I know how it feels to have a major feature that you don’t like in your software. The knee-jerk reaction is to rip it out and start over, trying to solve all the broken things at once. The problem with this type of solution is that it usually reproduces the original problem. You can’t monitor the results of a huge feature change that completely changes the interface and workflow. Rather than tackling the whole thing at once, the agile process prefers that you make small changes, and then monitor the results. Try re-factoring one step in the workflow and see if that increases usage. Add or remove elements and talk to your support people to see if they get any feedback. Taking baby steps ensures that you can monitor the changes, and allows you to confirm (or deny!) that the changes you are making are the right ones.
5. Spec with customer and development.
Making sure everyone is in the loop is so important. No one exists in a vacuum, and everyone on your team has knowledge that they can contribute to designing a solution. At Tribe, I make good use of our customer-facing people to make sure I know what the problem is. I also go back to them with a solution when I have some rough ideas. Bouncing solutions off of customer support reps can often generate excitement AND make sure that you’re addressing the problems that the client is presenting.
At the same time, I’m no developer, and I don’t want to create a solution that is over engineering. While I’m working on a spec for the feature, I make sure to run everything passed at least one member of the development team to ensure that I’m not designing a behemoth.

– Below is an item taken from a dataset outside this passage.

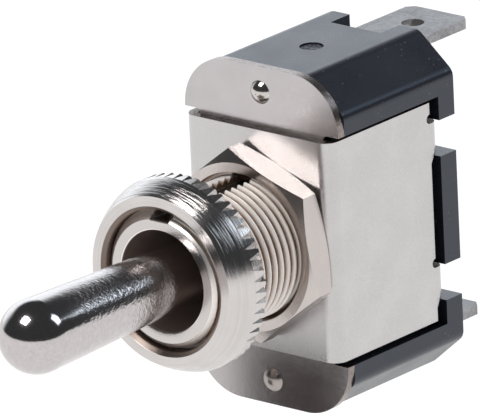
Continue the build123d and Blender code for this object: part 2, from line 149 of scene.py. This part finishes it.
class Num:
    """A shader value that can be used in ordinary arithmetic."""

    def __init__(self, finish, socket):
        self.finish = finish
        self.socket = socket

    def math(self, operation, first, second=None, clamp=False):
        sockets = {0: first} if second is None else {0: first, 1: second}
        settings = {"operation": operation, "use_clamp": clamp}
        node = self.finish.node("ShaderNodeMath", settings, sockets)
        return Num(self.finish, node.outputs[0])

    def __add__(self, other):
        return self.math("ADD", self, other)

    def __radd__(self, other):
        return self.math("ADD", other, self)

    def __sub__(self, other):
        return self.math("SUBTRACT", self, other)

    def __rsub__(self, other):
        return self.math("SUBTRACT", other, self)

    def __mul__(self, other):
        return self.math("MULTIPLY", self, other)

    def __truediv__(self, other):
        return self.math("DIVIDE", self, other)

    def __pow__(self, other):
        return self.math("POWER", self, other)

    def clamp(self):
        return self.math("ADD", self, 0.0, clamp=True)

    def largest(self, other):
        return self.math("MAXIMUM", self, other)

    def size(self):
        return self.math("ABSOLUTE", self)

    def above(self, limit):
        return self.math("GREATER_THAN", self, limit)

    def step(self, low, high):
        """0 below low, 1 above high, smooth between them."""
        node = self.finish.node(
            "ShaderNodeMapRange",
            {"interpolation_type": "SMOOTHSTEP"},
            {0: self, 1: low, 2: high, 3: 0.0, 4: 1.0},
        )
        return Num(self.finish, node.outputs[0])

    def past(self, band):
        """0 before a band given in millimetres, 1 after it, smooth inside it."""
        return self.step(band[0] * MM, band[1] * MM)

    def sway(self, amount):
        """A noise turned into a change up or down, of half the amount at most."""
        return (self - NOISE_MIDDLE) * amount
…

On that note, it’s also worth mentioning that our feature specs are not strictly technical. We use them for communicating with sales and development a like. The specs are written in friendly language (with a technical section at the end of the code talk), using scenarios to outline the need, problem, and solution, screen by screen details, non-goals, etc. Making specs that everyone can read and understand benefits EVERYONE in the long run.
6. Wire frame / design
Once the spec is done, the stories, have been created, and the iteration is planned, I can look out a few weeks in advance to see what specifically is coming up. If anything touches the user interface, I try to make sure there are either wire frames (we use UX Pin) or high def Photoshop mock ups for non-interactive stories.
7. Build and release.
Enter the regular agile iteration! Ideally, every story has a spec and wire frames associated. One spec and wire frame may cover a whole epic, but at least the developers are informed on the bigger picture while being able to dive into the details.
8. Test everything.
Unless you have a close relationship with all of your users, it can be really hard to tell if a feature release has been a success or not! For UX designers, track hits is often not enough. We need to know HOW the user is interacting with the new feature, and this is something that I’m still learning on how to track. We are currently using a combination of Google Analytics and Apptegic to test how features are being used. We also have some product champions that give us regular feedback, which is awesome!
Getting metrics is one of the most important and often enjoyable parts of my job. I find it really cool to see how many people are using the software, what people seem to enjoy, and letting the user really drive the process of improving the software.
9. Revise the hypothesis based on the results.
Sometimes, looking at the metrics can produce results that you didn’t expect. Dan McKinley from Etsy gave a great presentation on his experience on building out a new feature that didn’t go as expected: Infinite page scroll. His presentation was one of the major influences to my current process. What we can take from his experience is that things don’t always go as expected, and sometimes you need to revise your original solution based on the results.
Don’t be afraid to make changes! That’s what agile is all about, right?